The death of Henry Huntington in 1927 marked the end of the library's purchases of early Shakespeare editions. Even if the institution he founded had been adequately endowed to compete in the marketplace, the supply was drying up. If any first-edition quartos from Shakespeare's lifetime remain in private hands today, potentially available for sale, only a few tight-lipped individuals know about them, and their appearance at auction will make headlines.

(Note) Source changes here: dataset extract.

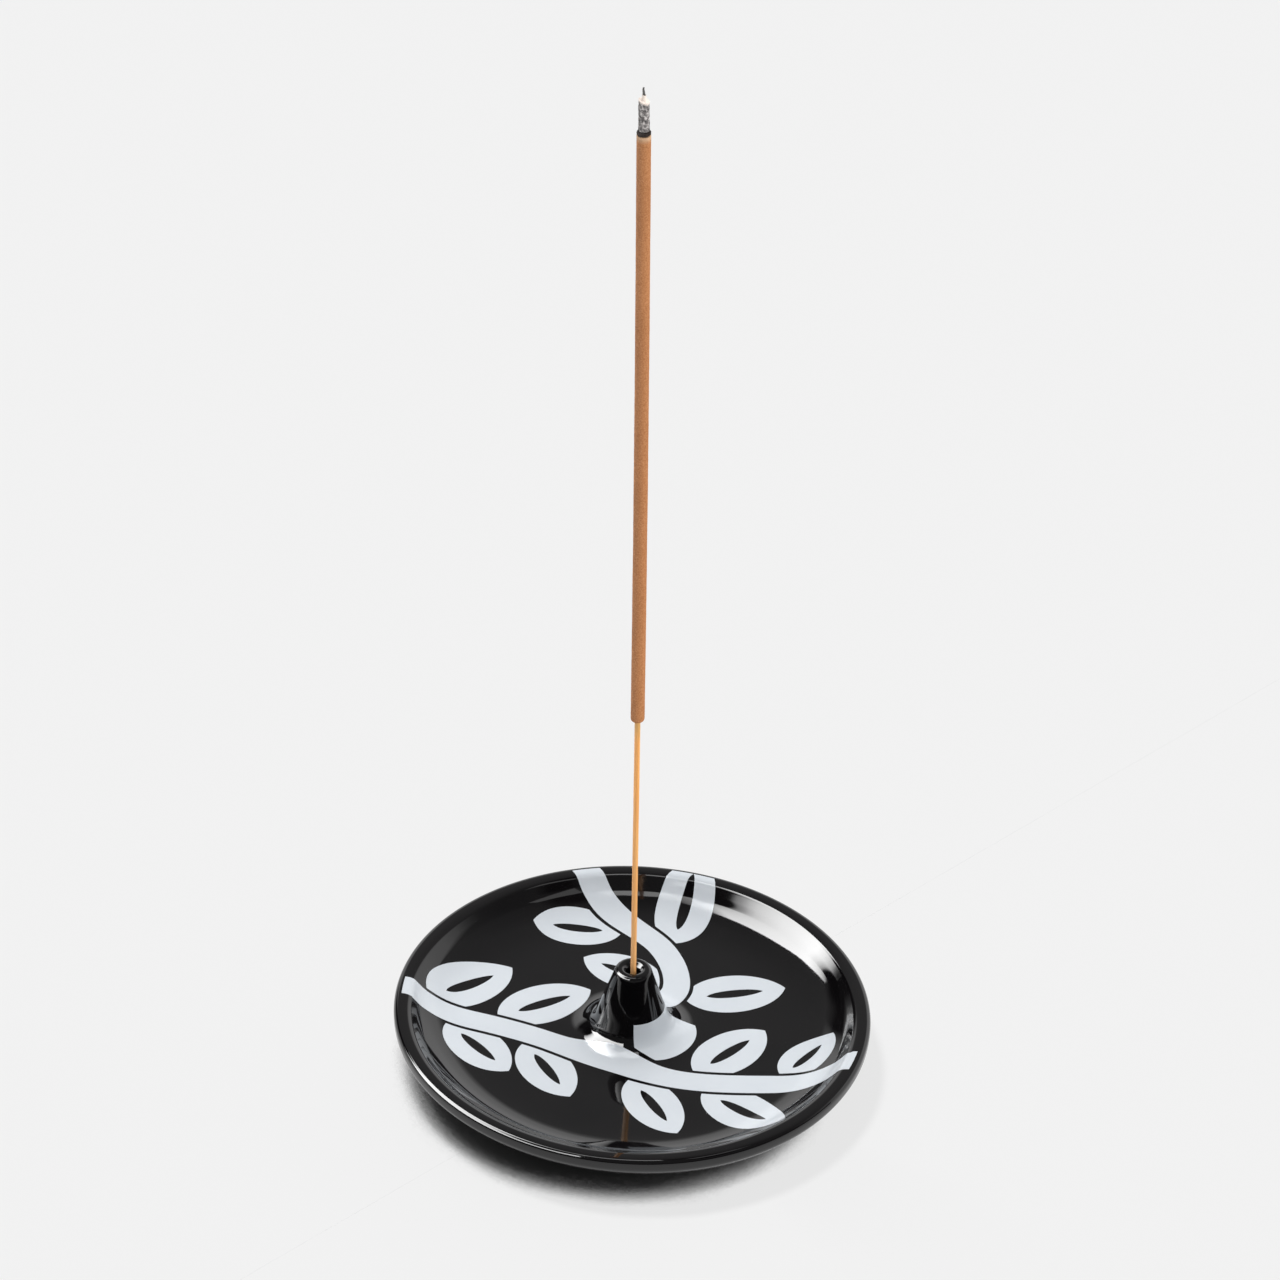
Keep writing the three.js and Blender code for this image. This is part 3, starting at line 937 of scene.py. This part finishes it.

These early editions are now little-studied for their texts: we already know what they say. Instead, and increasingly, scholars want to find out where the individual copies have been: who bought them, how they used them, what they thought of them, and what books kept them company on the shelves of early readers. As with an archaeological dig, the goal is not to use the artifacts as they were intended but to study the evidence that clings to them and what it can tell us about the culture that produced them. Early Shakespeare editions at The Huntington remain in high demand by scholars conducting such research, though their circulation is tightly restricted because of conservation concerns. Scholars return to the original copies with different questions in each new generation. What would the Bard make of it?

Stephen Tabor is curator of early printed books at The Huntington.